A DEFESA DA CARNIFICINA SOCIAL DO VATICANO
Em nome de uma hipocrisia moral e da mistificação da
maternidade, o Vaticano mantém a carnificina social, condenando à morte ou à
mutilação milhares de mulheres em clínicas clandestinas, além das crianças
vitimadas pela desnutrição e miséria familiar.
A Igreja tradicionalmente é aliada do Estado na reprodução
da opressão feminina. Em nome do "amor pela vida", condena todos os
métodos artificiais contraceptivos (pílula, camisinha etc.), o que contribui
para matar pessoas numa época em que a AIDS requer toda a prevenção possível.
Na contramão do progresso da humanidade, a Igreja também é contra o divórcio;
postula o casamento indissolúvel e o adultério consentido e velado, obrigando
homens e mulheres a cumprir pena nos cárceres de uma união artificial, carente
de relações de afeto e camaradagem.
Faz-se necessário desenvolver uma ampla campanha em defesa
da legalização do aborto livre e gratuito, denunciando a postura da Igreja e
setores reformistas de restringir o caráter de classe desse combate.

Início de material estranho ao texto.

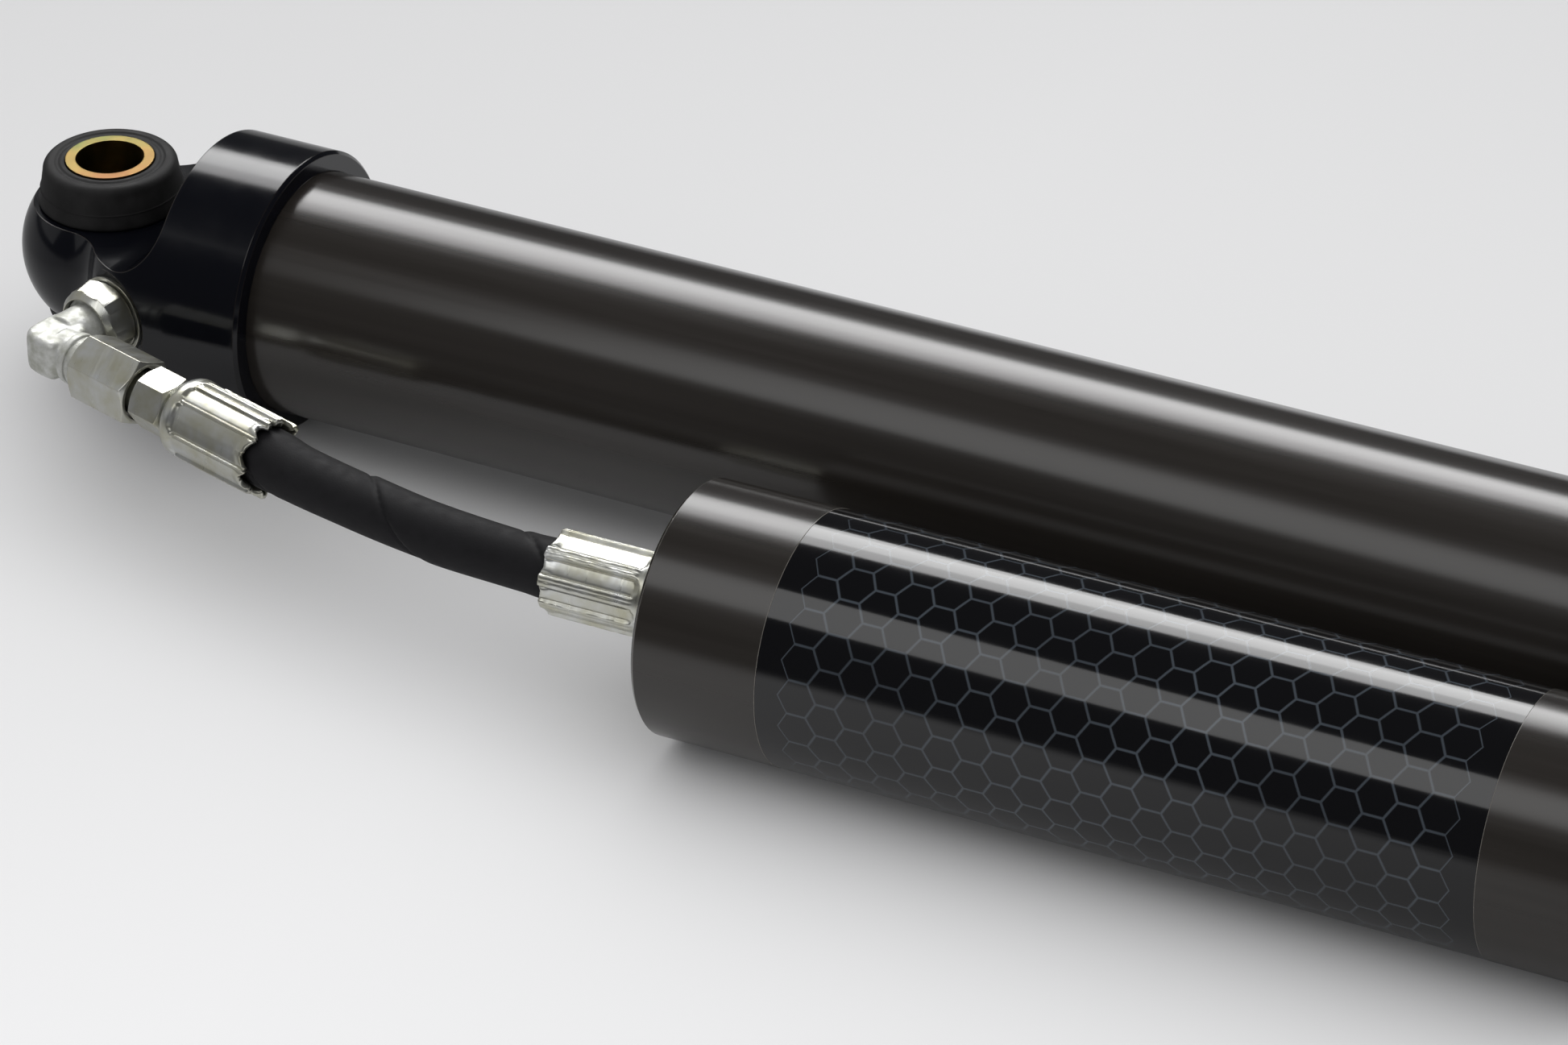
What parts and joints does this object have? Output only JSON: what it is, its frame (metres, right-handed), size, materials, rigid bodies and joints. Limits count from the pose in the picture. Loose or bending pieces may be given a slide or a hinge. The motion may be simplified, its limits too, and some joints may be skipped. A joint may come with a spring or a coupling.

LUTAR PELA REVOLUÇÃO SOCIALISTA É LIBERTAR A MULHER
O aborto é um fenômeno ligado à maternidade, isto é, à
liberdade reprodutiva da mulher. Ter ou não filhos envolve questões de cunho
sócio-econômicos e culturais que respondem à necessidade de se abortar:
existência de condições dignas de sobrevivência (salário, moradia, saúde,
educação, lazer), segurança de relações afetivas, hipocrisia no padrão de
moralidade etc. A mulher deve ter o direito de exercer sua opção de interromper
uma gravidez indesejada sem qualquer interferência estatal, cujo dever é
garantir-lhe plenas condições para este exercício, inclusive nos hospitais da
rede pública, gratuitamente. No entanto,
a tarefa democrática de emancipação da mulher em toda sua amplitude (creches
comunitárias, refeitórios e lavanderias coletivas, fim da dupla jornada etc.)
não será obra do Estado capitalista caduco ou das mulheres em geral, mesmo
porque as mulheres pertencem a distintas classes sociais, cujos interesses
históricos são antagônicos. Assim sendo, não podemos imaginar que as mulheres
que usufruem da exploração capitalista, estarão dispostas a abolí-la.
Não é o tipo de opressão social (sexual, racial, étnica) ou
quem a sofre que define o curso conseqüente de sua liquidação, mas sim os interesses
de classe que determinam o lado da barricada desta luta. A luta pela
legalização do aborto livre e gratuito, incondicional, não deve ser dirigida
por grupos femininos pequeno-burgueses ou religiosos progressistas como as
"Católicas pelo Direito de Decidir!" Os setores mais explorados, as
mulheres trabalhadoras devem ser a vanguarda desta luta, que será conseqüente
somente sob a sua direção. Devem intervir nos movimentos em favor do aborto,
sob a perspectiva de destruir o capitalismo como saída radical à opressão sobre
a mulher.
Não se trata, portanto, de fazer uma defesa burguesa dos
"direitos das mulheres", isto é, convencional, formal e acanhada, mas
sim de aliar a necessidade de libertação da mulher com os interesses práticos e
objetivos da revolução proletária para se poder realizar tarefas democráticas
tão elementares, mas que a burguesia é incapaz de conduzir. Desse modo, "o
socialismo deverá eliminar as causas que obrigam a mulher a abortar, e não
fazer com que a política intervenha brutalmente na vida íntima da mulher, para
lhe impor os prazeres da maternidade." (A Revolução Traída, L. Trotsky).